begin Entries

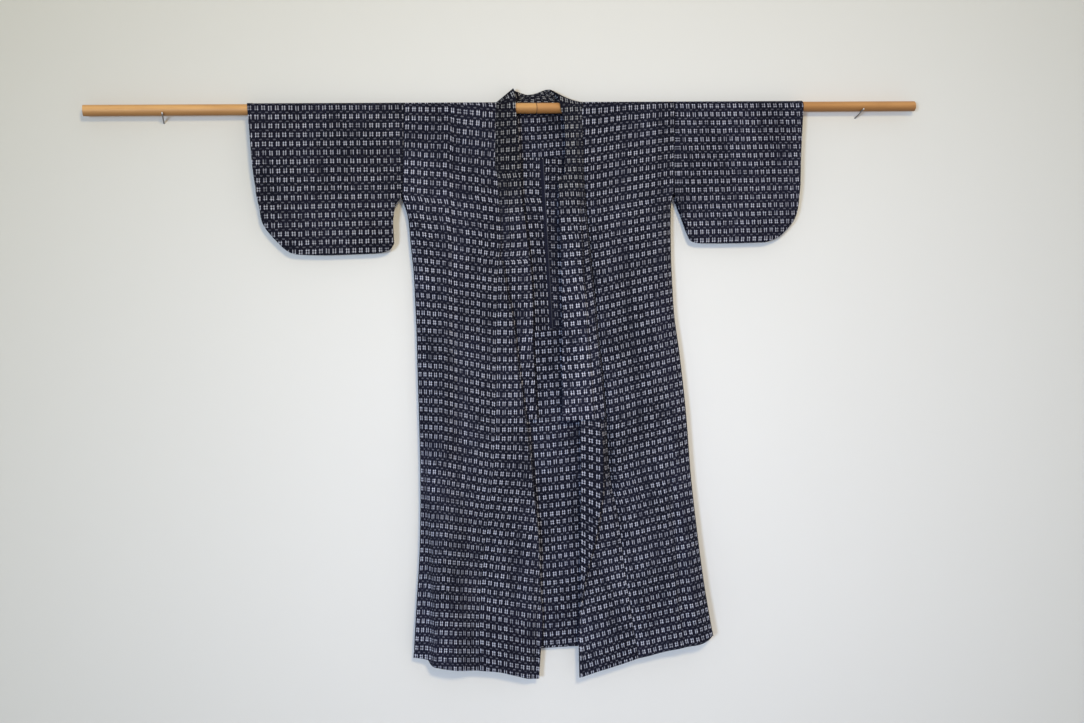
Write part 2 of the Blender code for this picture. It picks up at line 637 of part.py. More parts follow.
def collar_front_point(side, k, level):
    """A point of the collar down a front, on one of its columns from its sewn to its free edge."""
    edges = COLLARS[side]
    depths = COLLAR_DEPTHS[side]
    z = level * hem_height(side, FRONT_SEAM[side][-1])
    seam = by_height(edges, "seam", z) if level > POINT_LEVEL else by_height(FRONT_SEAM, side, z)
    seam -= signed(side, SEAM_GAP)
    width = abs(by_height(edges, "free", z) - seam)
    strip = min(by_height(depths, "strip", z), STRIP_MOST * width)
    step = strip + COLLAR_STEP
    places = [0.0, min(COLLAR_GROOVE, 0.5 * strip), strip, step]
    places += [mix(step, width, share) for share in (1 / 3, 2 / 3, 1)]
    names = ("seam", "low", "ridge", "free")
    seam_y, low_y, ridge_y, free_y = [by_height(depths, name, z) for name in names]
    across = smooth([*places[:4], width], [seam_y, low_y, low_y, ridge_y, free_y], places[k])
    x = seam - signed(side, places[k])
    return Vector((x, mix(-HANG, front_depth(side, x, z), ease(-z / SETTLE_HEIGHT)) + across, z))


COLLAR_COLUMNS = range(7)


def collar_neck_point(k, section):
    """A point of the collar where it passes over the rod and round behind the neck."""
    x = NECK["seam_x"][section]
    seam = over_rod(x, NECK["seam_turn"][section])
    if NECK["seam_z"][section] is not None:
        seam = Vector((x, HANG, NECK["seam_z"][section] + 2 * SEAM_GAP))
    seam.x -= math.copysign(SEAM_GAP, x) if x else 0.0
    free = Vector([NECK[name][section] for name in ("free_x", "free_y", "free_z")])
    return seam.lerp(free, k / COLLAR_COLUMNS[-1])


def collar_sections():
    """The collar's sections, from its left end round the neck to its right end."""
    levels = [level for level in FRONT_LEVELS if level <= COLLAR_END_LEVEL]
    sections = [("left", level) for level in reversed(levels)]
    sections += [("neck", k) for k in range(len(NECK["seam_x"]))]
    sections += [("right", level) for level in levels]
    return sections


def collar_point(k, section):
    place, value = section
    if place == "neck":
        return collar_neck_point(k, value)
    return collar_front_point(place, k, value)


def sleeve_point(side, share, row):
    """A point of a sleeve, from the armhole, 0, to the cuff, 1, on one of its rows round the tube."""
    face, level = row
    inner = SLEEVE_INNER[side]
    bottom = SLEEVE_BOTTOM[side]
    cuff = CUFF[side]
    top_inner_x = SLEEVE_SEAM_TOP[side] + signed(side, SEAM_GAP / 2)
    top_x = mix(top_inner_x, cuff["x"][0], share)
    if face == "over":
        return over_rod(top_x, level)
    low_x = smooth(bottom["share"], bottom["x"], share)
    low_z = smooth(bottom["share"], bottom["z"], share)
    inner_z = level * inner["z"][-1]
    inner_x = by_height(inner, "x", inner_z)
    if inner_z > -ARMHOLE:
        inner_x = side_edge(side, inner_z)
    inner_x += signed(side, SEAM_GAP / 2)
    cuff_x = by_height(cuff, "x", level * cuff["z"][-1])
    # The sides and the ends are blended, less what the corners count twice
    low_inner_x = inner["x"][-1] + signed(side, SEAM_GAP / 2)
    corner_x = mix(top_x, mix(low_inner_x, cuff["x"][-1], share), level)
    x = mix(top_x, low_x, level) + mix(inner_x, cuff_x, share) - corner_x
    z = level * low_z
    half = HANG - SLEEVE_CLOSING * ease((-z - SLEEVE_CLOSING_TOP) / SLEEVE_CLOSING_HEIGHT)
    half += folds("sleeve", x, z) * (1 if face == "front" else SLEEVE_BACK_FOLDS)
    if level > SLEEVE_FOOT:
        half *= math.sqrt(max(0.0, 1 - ((level - SLEEVE_FOOT) / (1 - SLEEVE_FOOT)) ** 2))
    return Vector((x, -half if face == "front" else half, z))


def sleeve_rows():
    """The rows round a sleeve, from its bottom fold up the back, over the rod and down the front."""
    rows = [("back", 1)] + [("back", level) for level in reversed(SLEEVE_LEVELS)]
    rows += [("over", 180 - 180 * k / ROD_TURNS) for k in range(ROD_TURNS + 1)]
    rows += [("front", level) for level in SLEEVE_LEVELS] + [("front", 1)]
    return rows


def lining_point(column, level):
    """A point of a lining, one layer inward from the back that carries it."""
    side, k = column
    point = body_point(side, k, ("back", level))
    if k == 0:
        point.x = BACK_SEAM_X
    point.y -= LAYER
    return point


def allowance_point(share, level):
    """A point of the middle seam's allowance, from the seam, 0, to its own edge, 1."""
    seam = body_point("left", 0, ("back", level))
    beside = body_point("left", 1, ("back", level))
    point = seam.lerp(beside, share * SEAM_ALLOWANCE_WIDTH / (seam - beside).length)
    point.y -= CLOTH + SEAM_GAP
    return point


def levels_between(ends):
    """The back's own levels between two ends, and the ends themselves."""
    inside = [level for level in reversed(BACK_LEVELS) if ends[0] < level < ends[1]]
    return [ends[0], *inside, ends[1]]


def material(name, colour, roughness, metallic=0.0):
    made = bpy.data.materials.new(name)
    made.use_nodes = True
    shader = made.node_tree.nodes["Principled BSDF"]
    shader.inputs["Base Color"].default_value = (*colour, 1.0)
    shader.inputs["Roughness"].default_value = roughness
    shader.inputs["Metallic"].default_value = metallic
    made.diffuse_color = (*colour, 1.0)
    return made


def add_object(name, mesh, collection, finish):
    made = bpy.data.objects.new(name, mesh)
    made.data.materials.append(finish)
    collection.objects.link(made)
    return made


def cloth(name, across, along, place, collection, finish):
    """A grid whose points are moved onto the cloth's form, then given the cloth's thickness."""
    grid = bmesh.new()
    columns = len(across) - 1
    rows = len(along) - 1
    bmesh.ops.create_grid(grid, x_segments=columns, y_segments=rows, size=0.5)
    for vertex in grid.verts:
        column = across[round((vertex.co.x + 0.5) * columns)]
        row = along[round((vertex.co.y + 0.5) * rows)]
        vertex.co = place(column, row)
    bmesh.ops.remove_doubles(grid, verts=grid.verts, dist=1e-5)
    bmesh.ops.recalc_face_normals(grid, faces=grid.faces)
    mesh = bpy.data.meshes.new(name)
    grid.to_mesh(mesh)
    grid.free()
    mesh.shade_smooth()
    made = add_object(name, mesh, collection, finish)
    wall = made.modifiers.new("Wall", "SOLIDIFY")
    wall.thickness = CLOTH
    wall.offset = 0.0
    return made


def turned(name, profile, steps, collection, finish):
    """A shape turned about its own Z axis from its profile, which runs from top to bottom."""
    outline = bmesh.new()
    points = [outline.verts.new((radius, 0.0, height)) for radius, height in profile]
    for a, b in zip(points, points[1:]):
        outline.edges.new((a, b))
    mesh = bpy.data.meshes.new(name)
    outline.to_mesh(mesh)
    outline.free()
    made = add_object(name, mesh, collection, finish)
    screw = made.modifiers.new("Turn", "SCREW")
    screw.steps = steps
    screw.render_steps = steps
    screw.use_merge_vertices = True
    screw.merge_threshold = 0.0001
    return made


def add_rod(collection):
    wood = material("Ramin wood", (0.62, 0.37, 0.16), 0.5)
    top = ROD_ENDS[1]
    low = ROD_ENDS[0]
    half = ROD_JOINT_WIDTH / 2
    profile = [
        (0.0, top),
        (ROD_RADIUS - ROD_CHAMFER, top),
        (ROD_RADIUS, top - ROD_CHAMFER),
        (ROD_RADIUS, ROD_JOINT_X + half),
        (ROD_RADIUS - ROD_JOINT_DEPTH, ROD_JOINT_X + half / 2),
        (ROD_RADIUS - ROD_JOINT_DEPTH, ROD_JOINT_X - half / 2),
        (ROD_RADIUS, ROD_JOINT_X - half),
        (ROD_RADIUS, low + ROD_CHAMFER),
        (ROD_RADIUS - ROD_CHAMFER, low),
        (0.0, low),
    ]
    rod = turned("rod", profile, 24, collection, wood)
    rod.rotation_euler = (0.0, math.pi / 2, 0.0)


def add_pins(collection):
    """Two straight pins, which rise a little from the wall and pass close under the rod."""
    steel = material("Dull steel", (0.35, 0.35, 0.36), 0.45, 1.0)
    contact = ROD_RADIUS + PIN_RADIUS + SEAM_GAP
    touch = Vector((0.0, -contact * math.sin(PIN_TILT), -contact * math.cos(PIN_TILT)))
    outward = Vector((0.0, -math.cos(PIN_TILT), math.sin(PIN_TILT)))
    # The wall end is square to the pin, its lower rim in the wall's plane, and the free end is rounded
    behind = (WALL_Y - touch.y) / math.cos(PIN_TILT) - PIN_RADIUS * math.tan(PIN_TILT)
    for name, x in PIN_PLACES.items():
        tip = PIN_REACH - behind
        rounding = [
            (PIN_RADIUS * math.sin(turn), tip - PIN_RADIUS * (1 - math.cos(turn)))
            for turn in (0.0, math.radians(30), math.radians(60), math.radians(90))
        ]
        profile = [*rounding, (PIN_RADIUS, -behind), (0.0, -behind)]
        pin = turned(name, profile, 16, collection, steel)
        pin.location = Vector((x, touch.y, touch.z))
        pin.rotation_euler = outward.to_track_quat("Z", "Y").to_euler()


def add_body(side, collection, finish):
    def place(k, row):
        return body_point(side, k, row)

    cloth(f"body_{side}", BODY_COLUMNS, body_rows(), place, collection, finish)


def add_overlap(side, collection, finish):
    columns = [("panel", 0), ("beside seam", 0)]
    columns += [("panel", share) for share in PANEL_SHARES]
    columns += [("turn", share) for share in TURN_SHARES]
    columns += [("flap", share) for share in FLAP_SHARES]
    levels = [level for level in FRONT_LEVELS if level >= POINT_LEVEL]

    def place(column, level):
        return overlap_point(side, column, level)

    cloth(f"overlap_{side}", columns, levels, place, collection, finish)


def add_sleeve(side, collection, finish):
    def place(share, row):
        return sleeve_point(side, share, row)

    cloth(f"sleeve_{side}", SLEEVE_SHARES, sleeve_rows(), place, collection, finish)


def add_back_pieces(collection, finish, plain):
    columns = [("left", k) for k in reversed(BODY_COLUMNS[:-1])]
    columns += [("right", k) for k in BODY_COLUMNS[1:-1]]
    cloth("shoulder_lining", columns, levels_between(SHOULDER_LINING), lining_point, collection, finish)
    cloth("seat_lining", columns, levels_between(SEAT_LINING), lining_point, collection, finish)
    levels = levels_between(SEAM_ALLOWANCE)
    cloth("back_seam_allowance", shares(1), levels, allowance_point, collection, plain)


def main():
    for old in list(bpy.data.objects):
        bpy.data.objects.remove(old)
    collection = bpy.data.collections.new("Kimono on wall rod")
    bpy.context.scene.collection.children.link(collection)
    for side in ("left", "right"):
        add_body(side, collection, material(f"Indigo cotton, {side} body", (0.022, 0.028, 0.062), 0.85))
        add_overlap(side, collection, material(f"Indigo cotton, {side} overlap", (0.026, 0.032, 0.07), 0.85))
        add_sleeve(side, collection, material(f"Indigo cotton, {side} sleeve", (0.02, 0.026, 0.058), 0.85))
    cloth(
        "collar",
        COLLAR_COLUMNS,
        collar_sections(),
        collar_point,
        collection,
        material("Indigo cotton, collar", (0.03, 0.036, 0.075), 0.85),
    )
    add_back_pieces(
        collection,
        material("Indigo cotton, linings", (0.024, 0.03, 0.068), 0.88),
        material("Plain indigo selvedge", (0.012, 0.014, 0.035), 0.9),
    )
    add_rod(collection)
    add_pins(collection)


main()
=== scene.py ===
"""Looks of the cotton kimono on its wall rod: kasuri cloth, wooden rod, steel pins, and the wall it hangs on.

Metres, +Z up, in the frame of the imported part. +X runs to the viewer's right, and the fronts face -Y."""

import bisect
import math

import bmesh
import bpy
from mathutils import Matrix, Vector, noise


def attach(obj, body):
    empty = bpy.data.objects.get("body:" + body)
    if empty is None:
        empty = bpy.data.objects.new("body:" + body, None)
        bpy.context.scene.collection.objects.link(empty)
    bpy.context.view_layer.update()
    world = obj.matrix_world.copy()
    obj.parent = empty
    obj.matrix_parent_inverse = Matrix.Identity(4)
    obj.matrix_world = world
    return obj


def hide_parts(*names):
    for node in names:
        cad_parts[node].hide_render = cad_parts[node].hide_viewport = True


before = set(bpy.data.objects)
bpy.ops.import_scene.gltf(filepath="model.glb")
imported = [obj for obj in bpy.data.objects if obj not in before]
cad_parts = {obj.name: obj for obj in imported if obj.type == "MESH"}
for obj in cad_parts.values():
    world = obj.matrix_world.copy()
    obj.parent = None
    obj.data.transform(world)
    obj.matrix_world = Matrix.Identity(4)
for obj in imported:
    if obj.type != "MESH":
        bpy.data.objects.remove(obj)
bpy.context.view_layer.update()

# Driving dimensions, in metres
ROD_RADIUS = 0.012
ROD_ENDS = (-0.990, 0.937)
ROD_JOINT_X = -0.009
ROD_JOINT_WIDTH = 0.0012
ROD_JOINT_DEPTH = 0.0006
WALL_Y = 0.030
FLOOR_Z = -1.62
PIN_RADIUS = 0.00175
PIN_REACH = 0.052
PIN_TILT = math.radians(15)
PIN_PLACES = {"wall_pin_left": -0.828, "wall_pin_right": 0.794}
CLOTH = 0.0008
FOLDED = 0.0019
HEM_WIDTH = 0.012
HEM_STEP = 0.0008
SEAM_GAP = 0.0001
LAYER = 0.0022
HANG = 0.0133
ARMHOLE = 0.196
BACK_SEAM_X = 0.005
NECK_DROP = 0.0221
NECK_STEP = 0.0117
NECK_HALF = 0.092

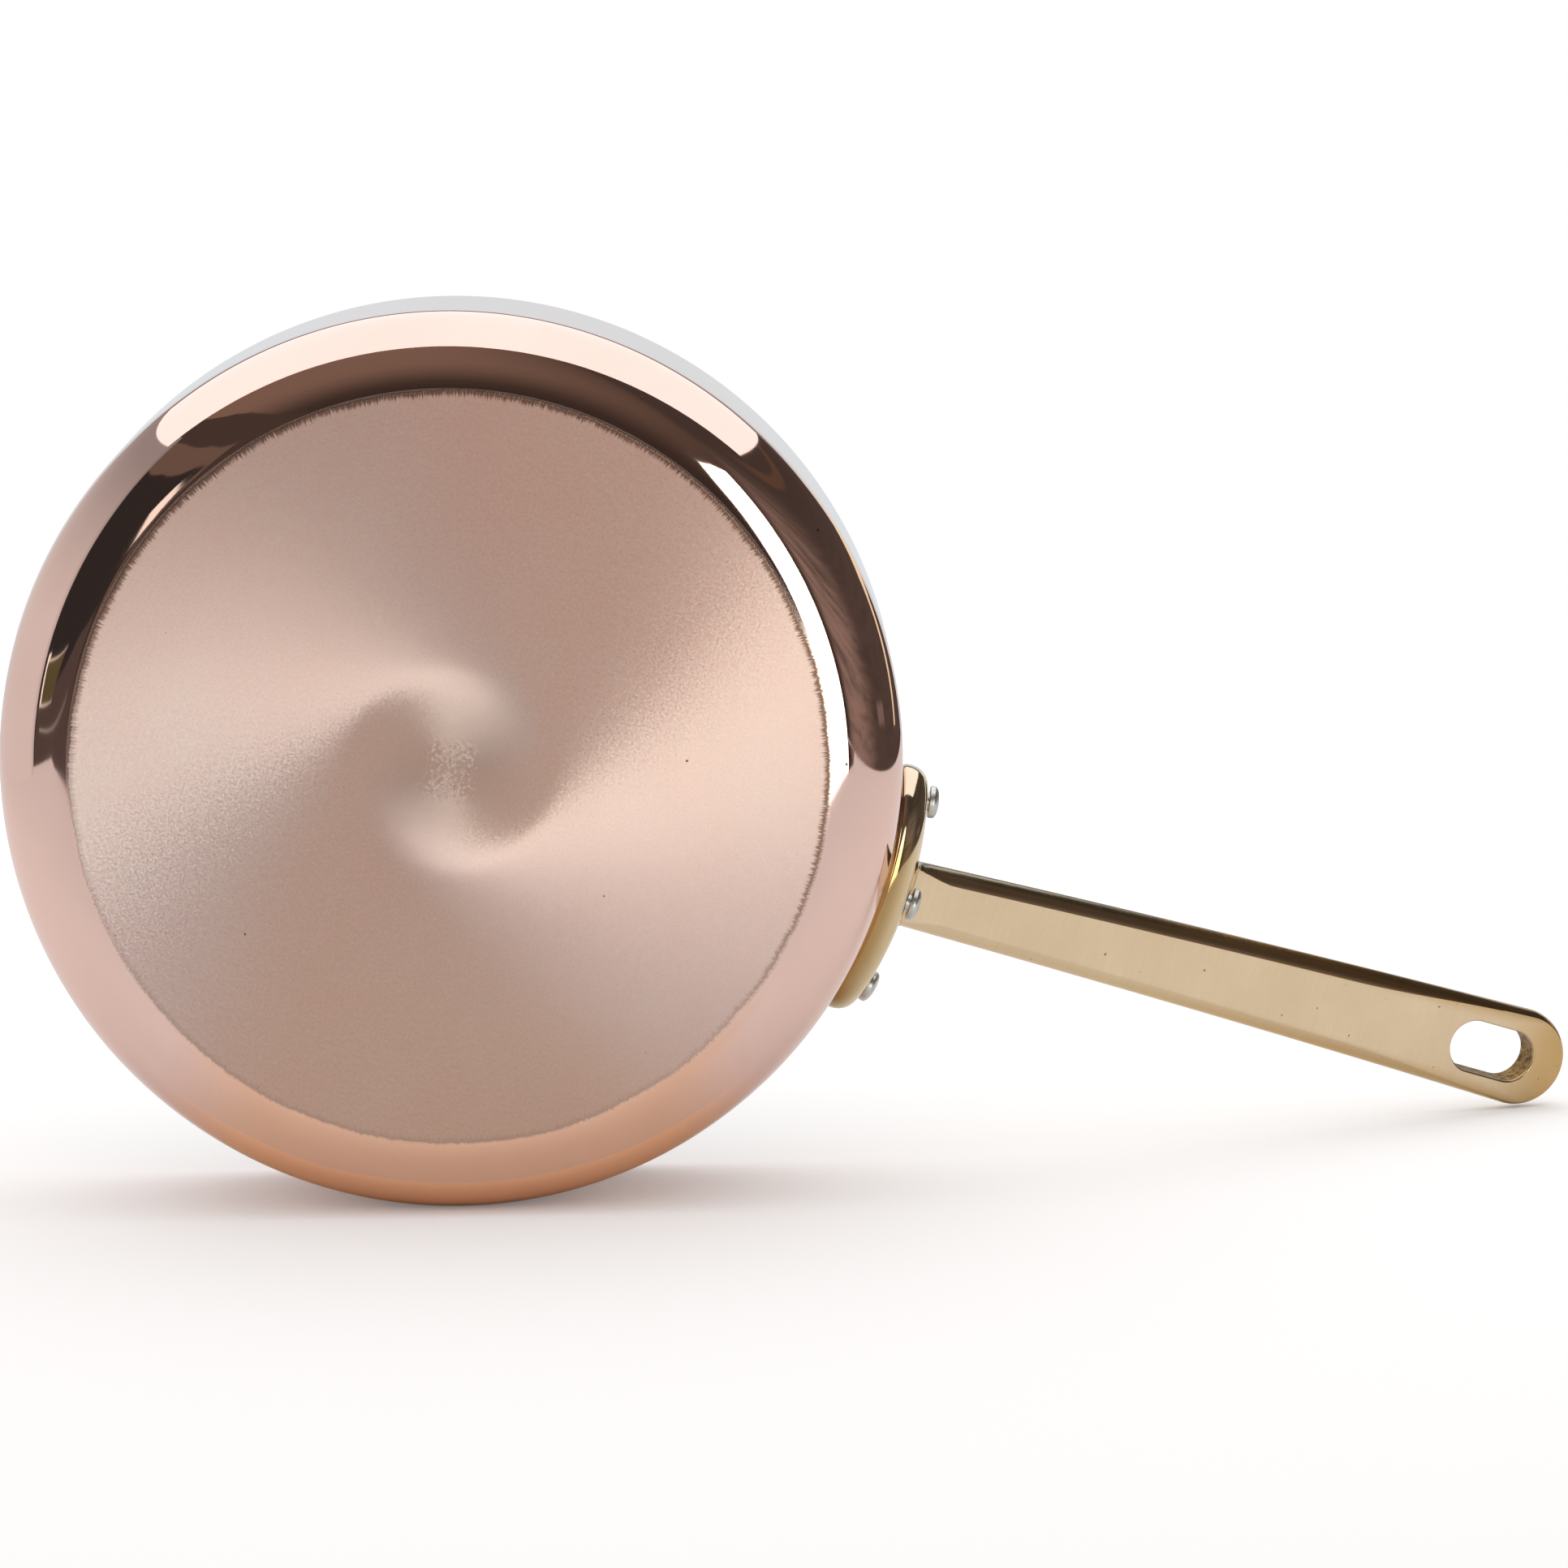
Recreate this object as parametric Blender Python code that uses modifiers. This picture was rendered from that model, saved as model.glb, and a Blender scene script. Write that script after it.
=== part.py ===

end Entries

◆ **Do this**
Please write out exactly the lines from the start of the data through the line that contains "COLLAR_COLUMNS = range(7)", both ends included, and nothing else.

◆ **Solution for this problem**
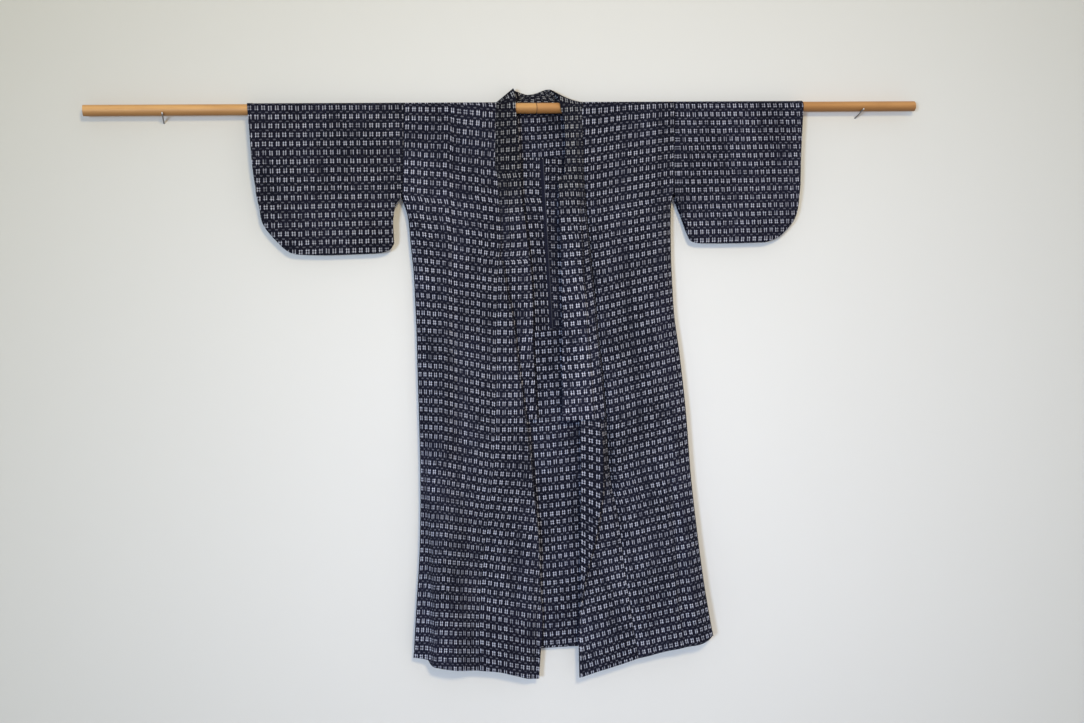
Write part 2 of the Blender code for this picture. It picks up at line 637 of part.py. More parts follow.
def collar_front_point(side, k, level):
    """A point of the collar down a front, on one of its columns from its sewn to its free edge."""
    edges = COLLARS[side]
    depths = COLLAR_DEPTHS[side]
    z = level * hem_height(side, FRONT_SEAM[side][-1])
    seam = by_height(edges, "seam", z) if level > POINT_LEVEL else by_height(FRONT_SEAM, side, z)
    seam -= signed(side, SEAM_GAP)
    width = abs(by_height(edges, "free", z) - seam)
    strip = min(by_height(depths, "strip", z), STRIP_MOST * width)
    step = strip + COLLAR_STEP
    places = [0.0, min(COLLAR_GROOVE, 0.5 * strip), strip, step]
    places += [mix(step, width, share) for share in (1 / 3, 2 / 3, 1)]
    names = ("seam", "low", "ridge", "free")
    seam_y, low_y, ridge_y, free_y = [by_height(depths, name, z) for name in names]
    across = smooth([*places[:4], width], [seam_y, low_y, low_y, ridge_y, free_y], places[k])
    x = seam - signed(side, places[k])
    return Vector((x, mix(-HANG, front_depth(side, x, z), ease(-z / SETTLE_HEIGHT)) + across, z))


COLLAR_COLUMNS = range(7)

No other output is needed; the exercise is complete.